Post # 1
I have always hated the traditional bouquet toss at weddings, because I was always the oldest single female, in a group with all the young flower girl-aged girls. I always swore that I would never do that at my own wedding. Now I’m engaged, and I’m looking at traditions and such, and also looking over my guest list of mostly married women. Do I HAVE to have a bouquet toss, even though I hated it so much myself? And what about the garter throw? Those same men are married to the woman who won’t be out at my bouquet toss. Can we just skip that tradition altogether?
Post # 3
you can totally skip. my friend getting married later this month is tossing the bouquet but not doing the garter thing. i hope to avoid the bouquet toss. i mean, i’ll be attending the wedding with my BF but it’s just awkward to me
Post # 4
- Wedding: September 2013 - B&B
I vote skip it if it makes you uncomfortable! I am, actually. Also, think about the demographics of your guests. Will you have lots of younger, single ladies who would get into the spirit? From your post it sort of sounds like you won’t. I went to a wedding where hardly anyone was out to catch either. A nine or ten year old girl ended up catching the bouquet. A man in his like, late 20’s or early 30’s didn’t see who caught the bouquet and caught the garter. And then was so embarrassed that he flung himself across the floor to catch it! And obviously, they couldn’t do anything with either afterward.
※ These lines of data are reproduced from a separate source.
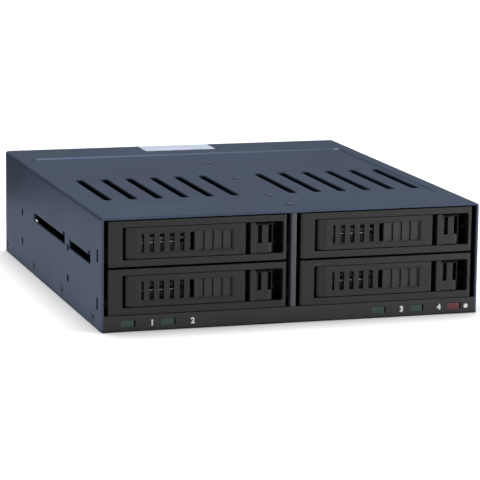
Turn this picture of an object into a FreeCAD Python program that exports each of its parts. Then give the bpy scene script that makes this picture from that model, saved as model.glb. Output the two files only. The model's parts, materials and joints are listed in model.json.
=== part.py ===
import FreeCAD, Part
import math
import os

os.makedirs("parts", exist_ok=True)

# Millimetres. Front of the cage towards -Y, top towards +Z, origin at the bottom centre.

# Cage envelope, a half-height 5.25 inch bay unit, and its sheet metal.
cage_width = 146.0
cage_height = 42.0
cage_depth = 165.4
sheet = 0.8
fold_inside = 0.4
seam = 0.05
rear_corner = 2.5
rear_return = 6.0

# Recessed panel and cooling slots of the top.
panel_margin = 5.5
panel_front_margin = 25.4
panel_rear_margin = 23.0
panel_depth = 0.6
panel_slope = 0.8
panel_corner = 2.0
slot_width = 3.3
slot_length = 48.5
slot_pitch = 10.0
slots_per_group = 6
slot_group_starts = (-60.0, 13.3)
slot_from_front = 40.4

# Standard M3 side and bottom holes of the bay.
bay_hole_radius = 1.5
bay_hole_pitch = 79.25
bay_hole_from_front = 52.25
bay_hole_low = 10.0
bay_hole_rise = 11.84
bottom_hole_span = 139.7

# Front: display strip, centre post and the four tray openings.
strip_height = 6.0
strip_wall = 1.1
strip_depth = 6.0
strip_round = 0.3
post_width = 2.1
post_depth = 3.6
post_wall = 0.6
post_round = 0.5
gap_over_strip = 0.2
gap_between_trays = 0.85
gap_under_top = 0.45
tray_side_gap = 1.55
carrier_side_gap = 0.2

# Status windows in the strip: a lens with a dark slit at its right end.
lens_width = 4.9
lens_height = 2.4
lens_low = 1.7
lens_slit = 0.6
lens_pitch = 15.1
left_lens_from_edge = 7.25
right_lens_from_edge = 6.8
lens_fit = 0.05
lens_length = 2.2
board_thick = 1.2
led_height = 0.7

# Tray moulding.
front_depth = 10.5
front_wall = 1.2
face_wall = 2.0
front_round = 1.2
recess_left = 5.4
recess_right = 1.55
recess_low = 2.5
recess_high = 2.35
recess_round = 0.9
swing_bay = 13.0
back_wall = 1.2

# Lever, its hinge pin and its torsion spring.
face_gap = 0.25
face_set_back = 0.25
barrel_radius = 2.6
pin_radius = 0.9
pin_play = 0.05
pin_behind_face = 3.2
lever_plate = 1.9
lever_rib = 1.0
lever_rib_depth = 1.9
vent_pitch = 3.8
vent_width = 1.75
vent_count = 6
first_vent_end = 7.7
first_vent_width = 1.0
vent_margin = 2.35
grip_steps = 4
grip_gap = 0.3
grip_end = 5.1
grip_sink = 0.5
band_edge = 0.5
band_sink = 0.25
lever_round = 0.4
tooth_reach = 1.2
tooth_thick = 2.2
tooth_height = 2.4
tooth_low = 2.9
wire = 0.6
coil_clear = 0.4
coil_height = 2.4
coil_room = 0.3
spring_leg = 15.2

# Latch beside the lever and its return spring.
latch_gap = 1.8
latch_width = 9.3
latch_stop_gap = 0.8
latch_rib = 2.1
latch_rib_rise = 0.4
rib_set_back = 0.05
latch_plate = 1.8
latch_round = 2.4
latch_travel = 2.5
latch_slot_width = 1.6
latch_slot_height = 6.8
latch_slot_drop = 1.2
latch_slot_ends = (4.4, 8.4)
latch_slot_floors = (0.0, 2.6)
latch_slope = 1.1
latch_ear = 1.0
ear_thick = 1.2
ear_play = 0.2
tongue_gap = 0.9
latch_spring_radius = 1.6
latch_seat_depth = 5.9
latch_seat = 3.0

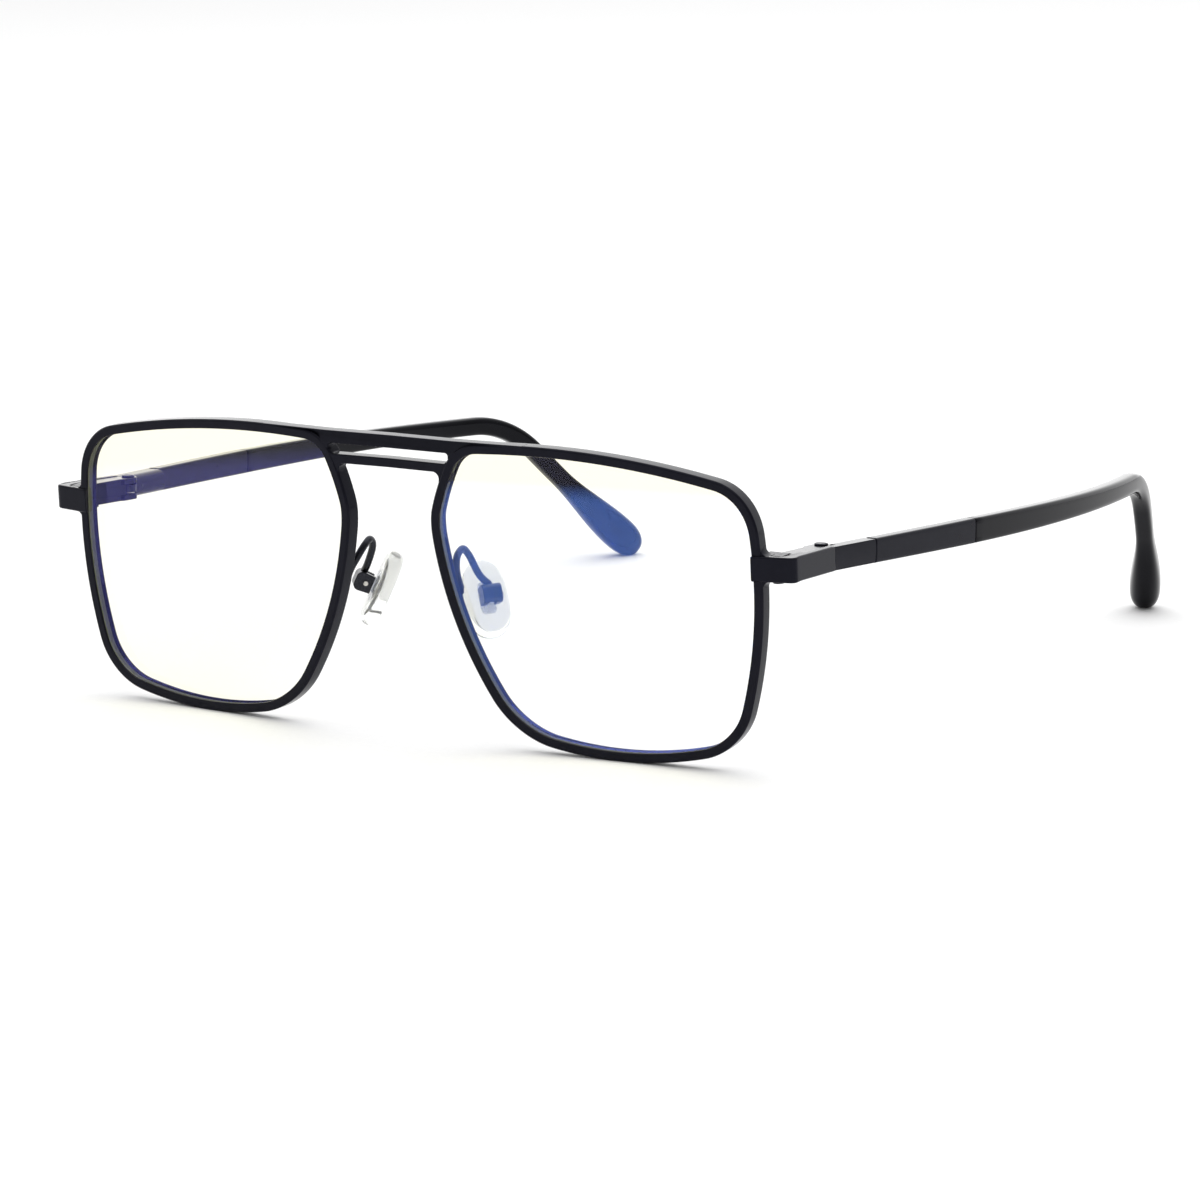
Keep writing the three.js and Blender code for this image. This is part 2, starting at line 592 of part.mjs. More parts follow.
const smooth = THREE.MathUtils.smoothstep;
const mix = THREE.MathUtils.lerp;
const tipFrontT = HINGE_TO_TIP + SEAT;
const bulbT = templeLength - BULB_FROM_END;

function tipSize(t) {
  const taper = smooth(t, tipFrontT, arcStart);
  const swell = smooth(t, bulbT - BULB_SWELL, bulbT);
  const past = Math.max(0, (t - bulbT) / (templeLength - bulbT));
  const close = Math.sqrt(Math.max(0.04, 1 - past * past));
  const thickness = mix(mix(BAR_THICKNESS, TIP_THICKNESS, taper), BULB_THICKNESS, swell) * close;
  const height = mix(mix(BAR_HEIGHT_REAR, TIP_HEIGHT_BEND, taper), BULB_HEIGHT, swell) * close;
  return { thickness, height, inset: mix(BAR_THICKNESS, TIP_THICKNESS, taper) / 2 };
}
function coreSize(grow) {
  return (t) => ({
    thickness: CORE_THICKNESS + 2 * grow,
    height: CORE_HEIGHT + 2 * grow,
    inset: tipSize(t).inset,
  });
}
const coreRearT = templeLength - CORE_FROM_END;
const coreFrontT = HINGE_TO_TIP - 2;
const tipSection = softSquare(0.55);
const coreSection = softSquare(0.4);
const barFrontT = CASE_LENGTH + SEAT;

const barSize = (t) => ({
  thickness: BAR_THICKNESS,
  height: mix(BAR_HEIGHT_FRONT, BAR_HEIGHT_REAR, (t - barFrontT) / (HINGE_TO_TIP - barFrontT)),
  inset: BAR_THICKNESS / 2,
});
const barSolid = sweep(softSquare(0.3), barFrontT, HINGE_TO_TIP, 8, barSize).add(
  sweep(coreSection, coreFrontT, coreRearT, 14, coreSize(0)),
);
const tipSolid = sweep(tipSection, tipFrontT, templeLength, 26, tipSize, 1.6).subtract(
  sweep(coreSection, coreFrontT, coreRearT + 2 * SEAT, 14, coreSize(2 * SEAT)),
);

// ---- Nose pads ----------------------------------------------------------------------------

// The pad frame: z up along the pad, y towards the nose, x across the pad. The pad leans so
// that its lower end is further out and further forward.
const padUp = new THREE.Vector3(-0.347, 0.278, 0.896).normalize();
const padFront = new THREE.Vector3(0.69, -0.571, 0.444).normalize();
const padY = padFront.clone().negate().addScaledVector(padUp, padFront.dot(padUp)).normalize();
const padX = padY.clone().cross(padUp);
const padFrame = new THREE.Matrix4().makeBasis(padX, padY, padUp);
const padPlace = new THREE.Vector3(BRIDGE_WIDTH / 2 + 0.9, 7.84, halfHeight - 26.55);
padFrame.setPosition(padPlace);

const padHalf = PAD_THICKNESS / 2;
const boxRearY = -padHalf - PAD_STANDOFF;
const boxFrontY = boxRearY - PAD_BOX_DEPTH;
const padPivotY = boxRearY - 1.2;
const slotX = PAD_BOX_WIDTH / 2 - PAD_BOX_CHEEK;
const padScrewHole = round(
  "x",
  PAD_SCREW_RADIUS + RUNNING,
  -PAD_BOX_WIDTH,
  PAD_BOX_WIDTH,
  [padPivotY, 0],
  12,
);
const padBoxSolid = box(
  [-PAD_BOX_WIDTH / 2, PAD_BOX_WIDTH / 2],
  [boxFrontY, boxRearY],
  [-PAD_BOX_HEIGHT / 2, PAD_BOX_HEIGHT / 2],
)
  .subtract(box([-slotX, slotX], [boxFrontY + 0.6, boxRearY + OVERCUT], [-PAD_BOX_HEIGHT, PAD_BOX_HEIGHT]))
  .subtract(padScrewHole);
const padHeadX = PAD_BOX_WIDTH / 2 + SEAT;
const padScrewSolid = round("x", PAD_SCREW_RADIUS, -PAD_BOX_WIDTH / 2, padHeadX + 0.5, [padPivotY, 0], 12)
  .add(round("x", PAD_HEAD_RADIUS, padHeadX, padHeadX + 0.5, [padPivotY, 0], 16))
  .subtract(box([padHeadX + 0.3, padHeadX + 2], [padPivotY - 2, padPivotY + 2], [-0.12, 0.12]));

function insertSolid(grow) {
  const plate = box(
    [-INSERT_WIDTH / 2 - grow, INSERT_WIDTH / 2 + grow],
    [-INSERT_THICKNESS / 2 - grow, INSERT_THICKNESS / 2 + grow],
    [-INSERT_LENGTH / 2 - grow, INSERT_LENGTH / 2 + grow],
  );
  const tab = box(
    [-TAB_THICKNESS / 2 - grow, TAB_THICKNESS / 2 + grow],
    [padPivotY - TAB_HEIGHT / 2, 0],
    [-TAB_HEIGHT / 2 - grow, TAB_HEIGHT / 2 + grow],
  );
  return plate.add(tab);
}
const padInsertSolid = insertSolid(0).subtract(
  round("x", PAD_SCREW_RADIUS + RUNNING, -2, 2, [padPivotY, 0], 12),
);

const padShape = new THREE.Shape();
const padHalfLength = PAD_LENGTH / 2 - PAD_EDGE;
const padHalfWidth = PAD_WIDTH / 2 - PAD_EDGE;
padShape.moveTo(0, padHalfLength);
padShape.bezierCurveTo(padHalfWidth * 0.9, padHalfLength, padHalfWidth, 2, padHalfWidth, -0.8);
padShape.bezierCurveTo(padHalfWidth, -4.2, padHalfWidth * 0.7, -padHalfLength, 0, -padHalfLength);
padShape.bezierCurveTo(-padHalfWidth * 0.7, -padHalfLength, -padHalfWidth, -4.2, -padHalfWidth, -0.8);
padShape.bezierCurveTo(-padHalfWidth, 2, -padHalfWidth * 0.9, padHalfLength, 0, padHalfLength);
const padGeometry = new THREE.ExtrudeGeometry(padShape, {
  depth: PAD_THICKNESS - 2 * PAD_EDGE,
  curveSegments: 7,
  bevelThickness: PAD_EDGE,
  bevelSize: PAD_EDGE,
  bevelSegments: 3,
});
padGeometry.rotateX(Math.PI / 2).translate(0, PAD_THICKNESS / 2 - PAD_EDGE, 0);
const nosePadSolid = solidOf(padGeometry).subtract(insertSolid(SEAT));

// The arm: brazed up the back of the rim, over a hairpin, and down into the top of the box.
const armEnd = new THREE.Vector3(0, boxFrontY + 1.0, PAD_BOX_HEIGHT / 2 - 0.2).applyMatrix4(padFrame);
const armRootX = BRIDGE_WIDTH / 2 + 1.8;
const armRootY = rimFrontAt(armRootX) + RIM_DEPTH + 0.8 * ARM_WIRE_RADIUS;
const armRoot = new THREE.Vector3(armRootX, armRootY, 0.2);
const fromRoot = (x, y, z) => armRoot.clone().add(new THREE.Vector3(x, y, z));
const armCurve = new THREE.CatmullRomCurve3([
  armRoot,
  fromRoot(-0.7, 0.25, 1.6),
  fromRoot(-1.4, 0.9, 3.1),
  fromRoot(-2.0, 2.3, 4.9),
  fromRoot(-2.0, 3.9, 5.6),
  fromRoot(-1.75, 5.0, 4.5),
  fromRoot(-0.1, 5.6, 1.0),
  armEnd,
]);
const padBoxKeepOut = moved(
  box(
    [-PAD_BOX_WIDTH / 2 - SEAT, PAD_BOX_WIDTH / 2 + SEAT],
    [boxFrontY - SEAT, boxRearY],
    [-PAD_BOX_HEIGHT / 2 - SEAT, PAD_BOX_HEIGHT / 2 + SEAT],
  ),
  padFrame,
);
const padArmSolid = solidOf(
  new THREE.ExtrudeGeometry(wireShape(ARM_WIRE_RADIUS, 8), { extrudePath: armCurve, steps: 20 }),
)
  .subtract(rimClearance)
  .subtract(padBoxKeepOut);

// ---- Assembly -----------------------------------------------------------------------------

function group(name, matrix, ...children) {
  const made = new THREE.Group();
  made.name = name;
  if (matrix) made.applyMatrix4(matrix);
  made.add(...children);
  return made;
}

function side(name, place) {
  const temple = group(
    "temple_frame_" + name,
    templeTurn,
    mesh("hinge_bush_" + name, bushSolid, BRIGHT_STEEL),
    mesh("hinge_tongue_" + name, tongueSolid, BRIGHT_STEEL),
    mesh("guide_sleeve_" + name, sleeveSolid, BRIGHT_STEEL),
    mesh("flex_spring_" + name, springSolid, BRIGHT_STEEL),
    mesh("spring_retainer_" + name, retainerSolid, BRIGHT_STEEL),
    mesh("spring_case_" + name, caseSolid, BLACK_METAL),
    mesh("case_pin_" + name, casePinSolid, DARK_STEEL),
    mesh("temple_bar_" + name, barSolid, BLACK_METAL),
    mesh("temple_tip_" + name, tipSolid, BLACK_ACETATE),
  );
  const hinge = group(
    "hinge_frame_" + name,
    hingeFrame,
    mesh("hinge_screw_" + name, hingeScrewSolid, BRIGHT_STEEL),
    temple,
  );
  const pad = group(
    "pad_frame_" + name,
    padFrame,
    mesh("pad_box_" + name, padBoxSolid, DARK_STEEL),
    mesh("pad_screw_" + name, padScrewSolid, BRIGHT_STEEL),
    mesh("pad_insert_" + name, padInsertSolid, CLEAR_SILICONE),
    mesh("nose_pad_" + name, nosePadSolid, CLEAR_SILICONE),
  );
  return group(
    "side_" + name,
    place,
    mesh("rim_" + name, rimSolid, BLACK_METAL),
    mesh("lens_" + name, lensSolid, CLEAR_LENS),
    mesh("endpiece_" + name, endpieceSolid, BLACK_METAL),
    mesh("lock_block_upper_" + name, lockBlock(ENDPIECE_MID + lockGap, lockTop, LOCK_SCREW_RADIUS + SEAT), BLACK_METAL),
    mesh("lock_block_lower_" + name, lockBlock(lockBottom, ENDPIECE_MID - lockGap, LOCK_SCREW_RADIUS + 2 * SEAT), BLACK_METAL),
    mesh("rim_lock_screw_" + name, lockScrewSolid, DARK_STEEL),
    mesh("pad_arm_" + name, padArmSolid, DARK_STEEL),
    hinge,
    pad,
  );
}

const front = group("design_frame", null, side("left", null), side("right", mirrored));
front.add(mesh("top_bridge", topBarSolid, BLACK_METAL), mesh("lower_bridge", lowerBarSolid, BLACK_METAL));

// Lowest point of the named meshes once the design frame is tipped by an angle.
function lowest(names, angle) {
  front.rotation.x = angle;
  front.updateMatrixWorld(true);
  let low = Infinity;
  const point = new THREE.Vector3();
  front.traverse((piece) => {
    if (!names.includes(piece.name)) return;
    const at = piece.geometry.attributes.position;
    for (let i = 0; i < at.count; i++) {
      low = Math.min(low, point.fromBufferAttribute(at, i).applyMatrix4(piece.matrixWorld).z);
    }
  });
  return low;
}

// The tilt at which the rims and the temple ends rest on one level surface, by halving.
let tiltLow = degrees(-10);
let tiltHigh = degrees(20);
for (let i = 0; i < 30; i++) {
  const tilt = (tiltLow + tiltHigh) / 2;
  if (lowest(["temple_tip_left"], tilt) < lowest(["rim_left"], tilt)) tiltLow = tilt;
  else tiltHigh = tilt;
}
front.rotation.x = (tiltLow + tiltHigh) / 2;
front.updateMatrixWorld(true);
const bounds = new THREE.Box3().setFromObject(front, true);
front.position.set(0, -(bounds.min.y + bounds.max.y) / 2, -bounds.min.z);

const glasses = group("blue_light_glasses", null, front);

export default glasses;
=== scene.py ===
"""Blue light glasses: lacquered metal front with a double bridge, coated lenses,
clear nose pads, and temples on spring hinges with polished acetate ends.

Pieces are drawn in the maker's frame, in millimetres: x to the wearer's left, y to the
back, z up, lenses upright. Each side is drawn as the left one and mirrored for the right.
"""

import json
import math

import bmesh
import bpy
import numpy as np
from mathutils import Matrix, Vector


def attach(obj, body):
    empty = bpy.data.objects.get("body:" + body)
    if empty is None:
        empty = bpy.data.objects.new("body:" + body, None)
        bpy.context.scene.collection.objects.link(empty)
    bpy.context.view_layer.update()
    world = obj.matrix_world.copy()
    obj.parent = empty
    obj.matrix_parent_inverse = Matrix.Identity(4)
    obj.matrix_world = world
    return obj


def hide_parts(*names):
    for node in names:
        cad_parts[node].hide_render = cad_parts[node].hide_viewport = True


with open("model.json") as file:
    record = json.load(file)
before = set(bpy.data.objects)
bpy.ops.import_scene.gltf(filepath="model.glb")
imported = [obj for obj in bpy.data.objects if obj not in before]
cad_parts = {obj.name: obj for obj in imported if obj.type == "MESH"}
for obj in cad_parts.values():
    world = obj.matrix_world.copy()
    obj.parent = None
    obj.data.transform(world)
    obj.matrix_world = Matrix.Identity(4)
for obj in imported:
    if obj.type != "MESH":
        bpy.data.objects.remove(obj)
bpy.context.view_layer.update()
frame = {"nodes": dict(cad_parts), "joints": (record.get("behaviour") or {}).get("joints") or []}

SIDES = ("left", "right")
ROUND = 32  # sides of a small turned piece
EDGE_STEPS = 3  # flats across a rounded plate edge
SHARP_ANGLE = 32  # degrees, above which an edge is drawn sharp

# ---- Sizes, in millimetres ----------------------------------------------------------

OPENING_WIDTH = 55.0
OPENING_HEIGHT = 46.5
BRIDGE_WIDTH = 18.4
FACE_FORM = math.radians(4.6)
RIM_WIDTH = 1.55
RIM_DEPTH = 2.6
LENS_THICKNESS = 1.9
ENDPIECE_MID = 8.1
ENDPIECE_HEIGHT = 4.0
PLATE_THICKNESS = 0.4
PLATE_TURN = math.radians(10.5)
STRAP_THICKNESS = 1.35
CORNER_REACH = 6.95
CORNER_ROUND = 1.2
LEG_LENGTH = 15.45
LEG_INSET = 0.9
TEMPLE_SLOPE = math.radians(5.2)
TEMPLE_SPLAY = math.radians(5.0)
HINGE_INSET = 2.9
HINGE_BEHIND_SEAM = 0.5
EAR_RADIUS = 1.5
EAR_BELOW_TOP = 0.15
HALF_SLOT = 0.86
SEAM_GAP = 0.06
CASE_LENGTH = 10.9
CASE_HEIGHT = 3.75
CASE_BORE_RADIUS = 1.12
HINGE_TO_TIP = 39.8
BAR_THICKNESS = 2.3
BAR_FRONT_HEIGHT = 3.95
BAR_REAR_HEIGHT = 4.1
BEND_DISTANCE = 113.4
BEND_ANGLE = math.radians(44.6)
BEND_RADIUS = 20.0
DROP_LENGTH = 37.4
WRAP_START = 5.0
WRAP_DEPTH = 27.4
WRAP_POWER = 3.3
ARM_WIRE_RADIUS = 0.6
TIP_THICKNESS = 3.1
TIP_HEIGHT = 3.4
BULB_THICKNESS = 5.5
BULB_HEIGHT = 6.4
BULB_FROM_END = 5.2
BULB_SWELL = 16.0
PAD_LENGTH = 13.0
PAD_WIDTH = 7.5
PAD_THICKNESS = 2.9
PAD_EDGE = 1.25

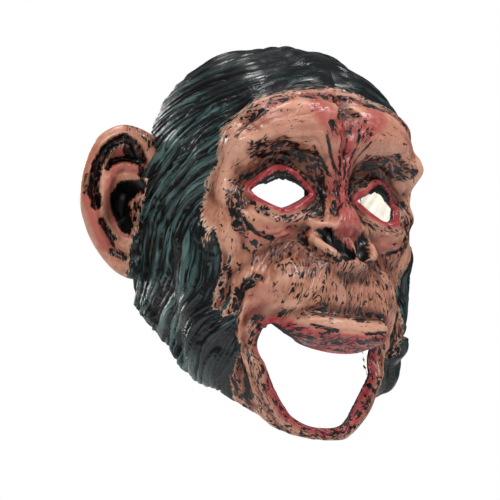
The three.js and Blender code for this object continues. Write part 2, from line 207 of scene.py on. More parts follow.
def skin(columns, rows):
    """The head with its main features, and each point's distance round it and height before they are added."""
    bare = bare_head(columns, rows)
    normal = facing(bare)
    across = round_the_head(bare, columns)
    height = bare[..., 2]
    shape = bare.copy()
    for _, path, width, level, lift, way in features:
        away = off_path(abs(across), height, placed(path))
        h = lift * head_depth * shoulder(away, width * half_width, level)
        if way == "forward":
            shape[..., 1] -= h
        else:
            shape += normal * h[..., None]
    return shape, across, height


def even_rows(count, samples=1201):
    """Places between the ribs that lie evenly apart over the face, muzzle and crown included."""
    fine = np.linspace(0, len(head_ribs) - 1, samples)
    steps = np.linalg.norm(np.diff(skin(np.array([0, 0.3, 0.6]), fine)[0], axis=0), axis=-1).mean(1)
    run = np.concatenate([[0], np.cumsum(steps)])
    return np.interp(np.linspace(0, run[-1], count + 1), run, fine)


columns = np.linspace(-1, 1, skin_columns + 1)
rows = even_rows(skin_rows)
shape, across, height = skin(columns, rows)
share_up = np.where(height > 0, height / crown_rise, height / chin_drop)


# The eyes and the mouth are cut with a blade along these outlines, drawn on the face plane.
def drawn(start, curves, count=14):
    """Points along curves, each given by its two handles and its end."""
    points = [start]
    for a, b, c in curves:
        p = points[-1]
        for k in range(1, count + 1):
            f = k / count
            g = 1 - f
            x, y = [g**3 * p[n] + 3 * g * g * f * a[n] + 3 * g * f * f * b[n] + f**3 * c[n] for n in (0, 1)]
            points.append((x, y))
    return points


eye_spacing, eye_width, eye_height, eye_level = 78, 39, 20, -2
mouth_width, mouth_height, mouth_level = 92, 56, -102
cut_depth = 60  # only what lies ahead of this is cut
far_off = 99.0
eye_curves = [
    ((-0.5, 0.85), (0, 1.2), (0.3, 0.85)),
    ((0.6, 0.5), (0.75, 0.4), (1, -0.05)),
    ((0.7, -1.15), (0.2, -1.2), (-0.1, -0.95)),
    ((-0.5, -0.6), (-0.7, -0.3), (-1, 0.15)),
]
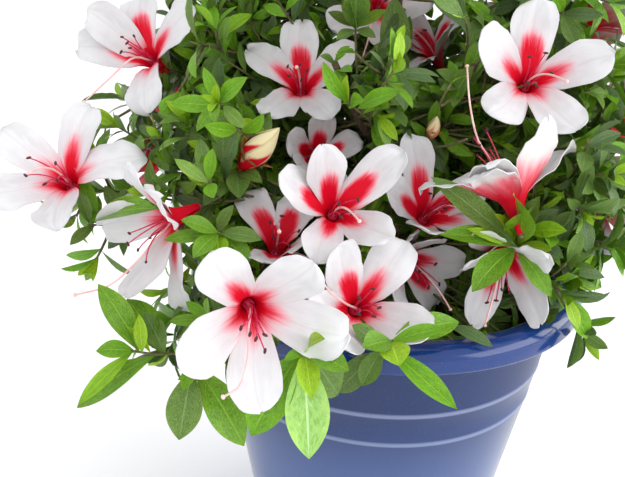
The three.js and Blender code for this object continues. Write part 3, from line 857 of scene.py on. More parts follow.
BARK_COLOURS = ((0.3, (0.04, 0.024, 0.014)), (0.5, (0.11, 0.07, 0.042)), (0.7, (0.21, 0.15, 0.1)))


def bark_material():
    """Grey-brown bark in flaking plates that run along the wood."""
    n = Nodes("bark", 0.85)
    at = n.position()
    plates = n.noise(n.stretch(at, (1, 1, 0.35)), 0.35 / MM, 5.0, 0.65)
    grain = n.noise(n.stretch(at, (1, 1, 0.2)), 1.6 / MM, 3.0)
    n.bump(grain * 0.4 + plates, 0.7, 0.7)
    return n.colour(n.ramp(plates, BARK_COLOURS))


POT_BLUES = ((0.003, 0.02, 0.1), (0.005, 0.026, 0.122))
# The painted light towards the pot's foot, and the heights in millimetres over which it comes in, from none
# to full
POT_FOOT_PAINTED_LIGHT = (0.08, 0.148, 0.385)
POT_PAINTED_LIGHT_FADE = (132, 70)
# The painted highlight along the ridges, and at what distances from a crest in millimetres it is none and
# full
RIDGE_HIGHLIGHT_BLUE = (0.3, 0.36, 0.56)
RIDGE_HIGHLIGHT_SPAN = (1.6, 0.3)
COLLAR_BLUE = (0.006, 0.035, 0.18)
POT_DUST = (0.3, 0.36, 0.5)
POT_ROUGHNESS = 0.36
COLLAR_ROUGHNESS = 0.13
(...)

There are more options out there. I was originally thinking I would give the bouquet to the longest married couple (maybe have a slow dance and eliminate younger couples until one is left?) but then I went with a brooch bouquet. That thing is staying with me! Haha.
Post # 5
- Wedding: March 2012 - Pelican Grand Beach Resort
We skipped it. It’s not required. No one missed it.
Post # 6
If you hate it, skip it! I’m not doing it because I hate singling people out like that.
Post # 7
I’m not doing ANY of that stuff. And yes, there will be single women at my wedding. There are no “have to’s” with stuff like that. Your reception should be exactly what you want it to be.
Post # 8
You can absolutely skip it and you don’t even really “need” to put something in its place. Lots of couples use that to indicate the end of the reception is drawing near, but you can pick a song that gets that message across (“Enjoy Yourself” by The Specials is one) or make a big Thanks For Coming speech whilst cutting the cake.
Post # 9
I’ve read about the anniversary dance, but my maternal grandfather and my step-paternal grandmother both lost their spouses in the past couple of years, so I don’t really want to point that fact out that they WOULD’VE been the longest married couple, if their spouse hadn’t died. Any other traditions I should put in it’s place? or just keep dancing/eating? Saving $30 for a toss bouquet is nice, too 🙂
Post # 10
we did both bouqet toss /garter toss and aniversry dance and was very surprised who won it. there was a couple who been to gether 58 years… we thought it was gonna go to my grooms oldest uncle and aunt or a close family friend.. i dont know any traditions to put in place of these two things.
Post # 11
I skipped it. I always hated it and all the single ladies there were in awkward situations (almost-divorced, just started dating, been dating for way too long, etc).
Post # 12
Of course you can!! I don’t think I’ve been to more than one wedding out of 12 in the last few years that had a bouquet toss. We certainly didn’t have one, nor did we have anything to “replace” it.
Post # 13
you could do the newlywed game! i’ve seen this done at a few weddings and its tons of fun.
Post # 14
I had no plans to do it, for the same reasons. But then, as I was about to leave, 3 single girls asked me if I was doing the toss. They looked crushed that I wasn’t going to. I looked at my bouquet and thought, why not? So I tossed it, one caught it, they all laughed. It was nice.
Post # 15
I didn’t do either – I always hated being out there as a single girl, and the garter thing always made me cringe to watch at weddings. You don’t have to do anything to replace them, although I did do an anniversary dance because my florist gave us a free toss bouquet. It was nice to get everyone on the dance floor too, got some cute pics of all the married couples.
Post # 16
We didn’t want either of the bouquet or garter toss…until I thought of asking both men and women to the floor for the bouquet toss. People were hesitant but our dj got on the mic and looked at me and said “Start naming names!” So I did and 1 by 1 all the singles (our definition is not married) came to the floor. I also decided to throw loose flowers (but it looked like a bouquet in my hand) so they would scatter in the air and everyone could get one. It turned out great and everyone loved it!
I am sure you can skip it…but I thought this was a neat way to honor both men and women.